We’re now just a few weeks away from that great risky act of God, the incarnation; the birth of a child, homeless, vulnerable, a refugee in a hostile political climate, born to a girl too young to be a mother, born out of wedlock, laid in straw in the mess of a stable.  This is the risk-taking God that we worship, the God who in Jesus would take to the road and call a bunch of unsuitable and unreliable men to follow him, who’d hang out with prostitutes and save those about to be stoned, who’d talk to women and make himself vulnerable, who had nowhere to lay his head and was being hunted like a criminal by the authorities.

This is Jesus who’d risk it all on the back of a donkey, entering the dragon’s den to cries of hosanna, who’d upturn the applecarts in the temple, overturn the tables of religious authority and provoke a backlash, who’d stand silent before his accusers, who’d risk and receive the lash, who’d risk it all on the cross, risk the chance that resurrection was a lie.

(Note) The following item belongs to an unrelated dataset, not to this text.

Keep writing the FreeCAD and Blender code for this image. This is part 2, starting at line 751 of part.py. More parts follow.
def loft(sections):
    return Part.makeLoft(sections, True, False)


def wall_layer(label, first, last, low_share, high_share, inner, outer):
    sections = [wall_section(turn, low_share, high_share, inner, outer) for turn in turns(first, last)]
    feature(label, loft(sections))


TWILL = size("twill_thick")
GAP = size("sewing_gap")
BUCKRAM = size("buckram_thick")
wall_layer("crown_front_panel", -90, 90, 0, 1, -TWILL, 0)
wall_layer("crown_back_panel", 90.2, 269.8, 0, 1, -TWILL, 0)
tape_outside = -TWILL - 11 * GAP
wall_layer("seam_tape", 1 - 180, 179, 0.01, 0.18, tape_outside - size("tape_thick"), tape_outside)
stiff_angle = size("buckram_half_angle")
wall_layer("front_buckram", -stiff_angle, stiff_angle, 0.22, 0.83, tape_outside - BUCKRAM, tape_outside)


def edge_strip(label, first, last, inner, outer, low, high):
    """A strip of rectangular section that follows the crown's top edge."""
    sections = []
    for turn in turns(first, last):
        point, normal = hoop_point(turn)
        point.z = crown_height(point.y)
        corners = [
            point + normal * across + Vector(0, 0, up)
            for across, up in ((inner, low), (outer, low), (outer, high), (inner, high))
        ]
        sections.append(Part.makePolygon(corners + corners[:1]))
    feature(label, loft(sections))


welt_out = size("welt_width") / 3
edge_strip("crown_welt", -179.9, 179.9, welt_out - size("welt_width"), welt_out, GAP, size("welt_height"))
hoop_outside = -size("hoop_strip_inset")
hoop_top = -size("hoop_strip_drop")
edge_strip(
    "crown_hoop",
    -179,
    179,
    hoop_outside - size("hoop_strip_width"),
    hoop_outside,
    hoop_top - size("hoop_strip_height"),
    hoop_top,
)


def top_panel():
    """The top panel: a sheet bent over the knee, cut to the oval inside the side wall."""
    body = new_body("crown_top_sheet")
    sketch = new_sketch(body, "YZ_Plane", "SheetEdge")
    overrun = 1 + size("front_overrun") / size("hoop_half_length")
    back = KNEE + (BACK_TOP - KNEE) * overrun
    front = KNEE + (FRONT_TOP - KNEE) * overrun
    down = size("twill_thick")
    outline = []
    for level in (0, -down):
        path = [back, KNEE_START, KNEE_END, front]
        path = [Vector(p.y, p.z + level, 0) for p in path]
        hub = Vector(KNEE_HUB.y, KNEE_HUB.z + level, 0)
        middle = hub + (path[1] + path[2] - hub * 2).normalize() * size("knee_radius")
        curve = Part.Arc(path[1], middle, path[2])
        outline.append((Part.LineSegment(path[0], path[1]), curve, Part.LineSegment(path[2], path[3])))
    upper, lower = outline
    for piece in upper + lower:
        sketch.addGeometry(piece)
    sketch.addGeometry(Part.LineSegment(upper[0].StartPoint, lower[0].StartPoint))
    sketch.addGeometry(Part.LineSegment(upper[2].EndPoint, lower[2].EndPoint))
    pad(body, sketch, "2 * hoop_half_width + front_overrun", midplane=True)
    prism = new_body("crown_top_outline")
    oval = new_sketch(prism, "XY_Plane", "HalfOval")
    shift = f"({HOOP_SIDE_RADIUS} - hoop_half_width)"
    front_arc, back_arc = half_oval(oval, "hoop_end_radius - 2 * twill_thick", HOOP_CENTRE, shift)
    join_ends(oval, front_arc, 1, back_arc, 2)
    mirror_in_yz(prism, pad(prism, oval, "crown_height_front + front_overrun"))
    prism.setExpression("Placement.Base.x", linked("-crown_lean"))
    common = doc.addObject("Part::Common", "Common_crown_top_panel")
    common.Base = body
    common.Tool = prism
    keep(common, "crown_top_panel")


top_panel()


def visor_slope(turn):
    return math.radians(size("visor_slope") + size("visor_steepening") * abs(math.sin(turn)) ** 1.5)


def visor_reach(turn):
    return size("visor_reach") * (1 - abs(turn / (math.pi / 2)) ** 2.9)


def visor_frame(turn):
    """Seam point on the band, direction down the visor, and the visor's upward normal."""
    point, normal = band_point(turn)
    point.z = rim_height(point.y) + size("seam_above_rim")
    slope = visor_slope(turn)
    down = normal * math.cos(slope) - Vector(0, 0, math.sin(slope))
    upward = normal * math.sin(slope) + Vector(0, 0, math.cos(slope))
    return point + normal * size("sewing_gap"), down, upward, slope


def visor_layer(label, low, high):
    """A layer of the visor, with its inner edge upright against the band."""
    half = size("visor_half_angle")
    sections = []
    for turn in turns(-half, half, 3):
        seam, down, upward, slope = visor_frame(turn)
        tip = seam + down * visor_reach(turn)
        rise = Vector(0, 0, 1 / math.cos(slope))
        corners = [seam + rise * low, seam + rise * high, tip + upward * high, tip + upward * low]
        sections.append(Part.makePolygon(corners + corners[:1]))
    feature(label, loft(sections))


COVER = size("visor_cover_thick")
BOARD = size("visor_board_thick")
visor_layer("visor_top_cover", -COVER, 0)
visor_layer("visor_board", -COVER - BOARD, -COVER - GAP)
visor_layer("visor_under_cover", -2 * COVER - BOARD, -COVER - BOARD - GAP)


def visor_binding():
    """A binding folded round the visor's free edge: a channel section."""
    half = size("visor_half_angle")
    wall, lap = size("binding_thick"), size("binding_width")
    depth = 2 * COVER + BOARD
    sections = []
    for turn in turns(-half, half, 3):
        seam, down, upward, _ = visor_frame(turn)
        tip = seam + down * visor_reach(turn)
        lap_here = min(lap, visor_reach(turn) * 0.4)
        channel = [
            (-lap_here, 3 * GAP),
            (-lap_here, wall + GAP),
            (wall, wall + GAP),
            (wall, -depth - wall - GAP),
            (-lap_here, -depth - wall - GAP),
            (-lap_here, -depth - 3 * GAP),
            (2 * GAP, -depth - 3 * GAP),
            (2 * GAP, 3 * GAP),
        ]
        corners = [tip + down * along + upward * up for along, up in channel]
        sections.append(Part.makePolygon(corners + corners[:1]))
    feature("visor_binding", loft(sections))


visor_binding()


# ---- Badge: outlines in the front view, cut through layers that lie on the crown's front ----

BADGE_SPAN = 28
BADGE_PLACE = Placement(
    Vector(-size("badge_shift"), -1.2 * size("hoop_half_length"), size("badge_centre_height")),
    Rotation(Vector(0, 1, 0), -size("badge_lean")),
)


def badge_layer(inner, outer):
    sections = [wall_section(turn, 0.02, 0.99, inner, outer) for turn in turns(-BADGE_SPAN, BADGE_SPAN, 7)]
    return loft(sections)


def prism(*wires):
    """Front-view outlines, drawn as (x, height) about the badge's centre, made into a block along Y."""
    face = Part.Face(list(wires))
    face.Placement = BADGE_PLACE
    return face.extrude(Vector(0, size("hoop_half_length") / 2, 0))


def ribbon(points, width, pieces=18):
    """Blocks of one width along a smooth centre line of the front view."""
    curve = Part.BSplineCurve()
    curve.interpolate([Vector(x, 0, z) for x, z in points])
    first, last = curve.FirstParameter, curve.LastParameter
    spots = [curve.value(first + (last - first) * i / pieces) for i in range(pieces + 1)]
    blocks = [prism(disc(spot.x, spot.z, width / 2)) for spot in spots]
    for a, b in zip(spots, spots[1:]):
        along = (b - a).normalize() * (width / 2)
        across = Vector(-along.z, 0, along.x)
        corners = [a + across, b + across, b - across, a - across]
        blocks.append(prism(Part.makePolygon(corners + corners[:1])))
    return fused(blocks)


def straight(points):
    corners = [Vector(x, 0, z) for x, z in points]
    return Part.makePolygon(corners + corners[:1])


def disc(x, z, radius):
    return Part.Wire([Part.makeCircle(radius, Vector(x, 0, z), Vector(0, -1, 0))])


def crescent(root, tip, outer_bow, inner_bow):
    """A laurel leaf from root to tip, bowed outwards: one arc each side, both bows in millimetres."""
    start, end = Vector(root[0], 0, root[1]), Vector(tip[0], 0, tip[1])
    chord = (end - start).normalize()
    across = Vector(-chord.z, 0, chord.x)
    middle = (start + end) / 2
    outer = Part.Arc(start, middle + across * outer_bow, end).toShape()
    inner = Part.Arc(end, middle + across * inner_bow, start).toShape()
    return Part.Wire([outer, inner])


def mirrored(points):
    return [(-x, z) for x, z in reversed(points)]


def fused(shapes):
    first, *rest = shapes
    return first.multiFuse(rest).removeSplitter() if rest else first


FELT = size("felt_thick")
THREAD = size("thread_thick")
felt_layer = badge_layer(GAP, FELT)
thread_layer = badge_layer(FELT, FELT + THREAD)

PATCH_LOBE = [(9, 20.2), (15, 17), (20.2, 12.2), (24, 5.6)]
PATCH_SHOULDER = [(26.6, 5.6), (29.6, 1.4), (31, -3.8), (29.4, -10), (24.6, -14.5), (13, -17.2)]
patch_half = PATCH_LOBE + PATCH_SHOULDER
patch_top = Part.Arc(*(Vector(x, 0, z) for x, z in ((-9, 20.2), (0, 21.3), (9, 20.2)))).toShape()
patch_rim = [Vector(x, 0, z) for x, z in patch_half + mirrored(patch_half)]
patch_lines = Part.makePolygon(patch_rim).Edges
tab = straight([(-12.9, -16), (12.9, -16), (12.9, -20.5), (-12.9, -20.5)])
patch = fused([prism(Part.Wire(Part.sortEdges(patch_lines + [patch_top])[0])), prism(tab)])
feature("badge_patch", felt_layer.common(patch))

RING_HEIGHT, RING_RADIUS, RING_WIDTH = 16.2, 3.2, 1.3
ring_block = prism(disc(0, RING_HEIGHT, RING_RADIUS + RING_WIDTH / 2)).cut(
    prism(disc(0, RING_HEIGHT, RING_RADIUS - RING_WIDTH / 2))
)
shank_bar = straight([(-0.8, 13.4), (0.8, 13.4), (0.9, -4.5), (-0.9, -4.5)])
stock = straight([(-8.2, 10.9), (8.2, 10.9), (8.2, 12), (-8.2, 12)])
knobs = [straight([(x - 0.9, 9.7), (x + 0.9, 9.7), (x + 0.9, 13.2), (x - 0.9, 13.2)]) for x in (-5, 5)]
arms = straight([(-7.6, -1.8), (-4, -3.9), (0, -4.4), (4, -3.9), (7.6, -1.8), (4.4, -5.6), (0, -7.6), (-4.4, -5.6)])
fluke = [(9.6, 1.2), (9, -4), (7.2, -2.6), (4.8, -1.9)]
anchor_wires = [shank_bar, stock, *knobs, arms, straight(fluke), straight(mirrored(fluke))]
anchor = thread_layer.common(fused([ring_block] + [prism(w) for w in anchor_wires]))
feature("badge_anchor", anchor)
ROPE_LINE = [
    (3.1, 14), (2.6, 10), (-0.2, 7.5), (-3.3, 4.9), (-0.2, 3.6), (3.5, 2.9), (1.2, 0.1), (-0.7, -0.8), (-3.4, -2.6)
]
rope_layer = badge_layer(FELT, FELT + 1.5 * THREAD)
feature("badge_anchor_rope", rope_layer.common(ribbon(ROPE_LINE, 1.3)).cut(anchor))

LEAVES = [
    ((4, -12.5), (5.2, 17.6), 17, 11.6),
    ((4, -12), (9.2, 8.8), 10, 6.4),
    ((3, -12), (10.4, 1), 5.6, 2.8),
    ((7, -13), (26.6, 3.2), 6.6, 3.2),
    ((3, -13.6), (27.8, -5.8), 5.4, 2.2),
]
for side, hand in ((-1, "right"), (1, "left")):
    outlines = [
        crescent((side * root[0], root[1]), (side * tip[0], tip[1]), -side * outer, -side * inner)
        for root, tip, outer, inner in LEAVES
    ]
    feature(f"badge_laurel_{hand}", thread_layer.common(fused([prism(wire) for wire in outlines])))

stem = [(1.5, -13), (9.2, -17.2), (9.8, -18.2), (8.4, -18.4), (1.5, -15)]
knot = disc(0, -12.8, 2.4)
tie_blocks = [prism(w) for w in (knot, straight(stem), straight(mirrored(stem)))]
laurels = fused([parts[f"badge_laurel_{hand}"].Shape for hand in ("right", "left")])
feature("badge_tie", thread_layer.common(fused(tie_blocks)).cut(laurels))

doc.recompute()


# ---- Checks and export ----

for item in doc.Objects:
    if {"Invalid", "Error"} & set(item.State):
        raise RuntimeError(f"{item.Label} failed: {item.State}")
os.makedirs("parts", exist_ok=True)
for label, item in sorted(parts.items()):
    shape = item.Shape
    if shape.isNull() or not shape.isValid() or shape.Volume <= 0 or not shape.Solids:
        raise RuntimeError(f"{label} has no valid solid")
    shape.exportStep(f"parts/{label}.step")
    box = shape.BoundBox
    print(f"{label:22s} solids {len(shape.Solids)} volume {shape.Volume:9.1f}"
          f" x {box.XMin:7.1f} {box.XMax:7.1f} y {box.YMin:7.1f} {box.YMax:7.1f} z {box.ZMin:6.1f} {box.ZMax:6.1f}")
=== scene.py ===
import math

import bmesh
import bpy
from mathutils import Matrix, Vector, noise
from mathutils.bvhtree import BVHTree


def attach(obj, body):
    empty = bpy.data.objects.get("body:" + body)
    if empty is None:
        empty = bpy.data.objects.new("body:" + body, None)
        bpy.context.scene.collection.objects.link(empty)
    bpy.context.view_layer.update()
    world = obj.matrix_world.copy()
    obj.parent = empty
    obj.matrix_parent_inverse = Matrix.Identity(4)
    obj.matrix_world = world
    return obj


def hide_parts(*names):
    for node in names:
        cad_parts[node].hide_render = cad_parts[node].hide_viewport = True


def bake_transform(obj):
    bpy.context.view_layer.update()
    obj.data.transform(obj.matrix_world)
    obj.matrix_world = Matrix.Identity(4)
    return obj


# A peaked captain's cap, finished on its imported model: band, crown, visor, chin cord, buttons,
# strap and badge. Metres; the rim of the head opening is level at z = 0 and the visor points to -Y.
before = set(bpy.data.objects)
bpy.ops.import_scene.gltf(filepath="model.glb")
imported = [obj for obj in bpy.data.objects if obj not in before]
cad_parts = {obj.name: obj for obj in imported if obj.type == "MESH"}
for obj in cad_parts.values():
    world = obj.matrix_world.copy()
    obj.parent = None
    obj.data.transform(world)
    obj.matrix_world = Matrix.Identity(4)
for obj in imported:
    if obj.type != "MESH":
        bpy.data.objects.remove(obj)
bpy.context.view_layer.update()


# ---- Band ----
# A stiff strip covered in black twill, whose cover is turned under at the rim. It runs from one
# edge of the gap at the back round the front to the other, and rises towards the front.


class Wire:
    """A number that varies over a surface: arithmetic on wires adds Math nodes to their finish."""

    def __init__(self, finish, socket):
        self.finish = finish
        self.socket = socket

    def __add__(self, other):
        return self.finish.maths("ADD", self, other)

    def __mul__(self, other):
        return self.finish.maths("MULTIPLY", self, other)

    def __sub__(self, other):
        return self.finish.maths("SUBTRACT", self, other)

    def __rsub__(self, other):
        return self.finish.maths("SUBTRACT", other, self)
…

Herbert says in that poem ‘Not thriving, I resolvèd to be bold’. That is the risk-taking of faith and that will lead us in ways that will be costly but that is what Jesus calls us to.

In our Cathedral vision we say that we’re a place of ‘radical love’ and that means we want to be risk-takers, it  means that we will put our heads above the parapet, resolve to be bold, because the church needs to grow in holiness, in justice, in compassion, in inclusion.  I believe that a growing church is not about the number of bums on seats, if I may put it so crudely, but about the depth of the Christian faith that is in us.  And that will mean being unpopular at times when we speak out and act out from the Gospel on behalf of the marginalised, the minority, the unpopular, the difficult – because if we don’t we might as well just bury our indifferent complacent faith in the ground.

God is going to take a risk with you this morning.  Into your open hands he’ll place himself, his body.  Being bread is risky, holding it is risky – what will you do with it, what will you do with God, with your faith, what will we do?  That is the risk God is prepared to take, today, now, with us.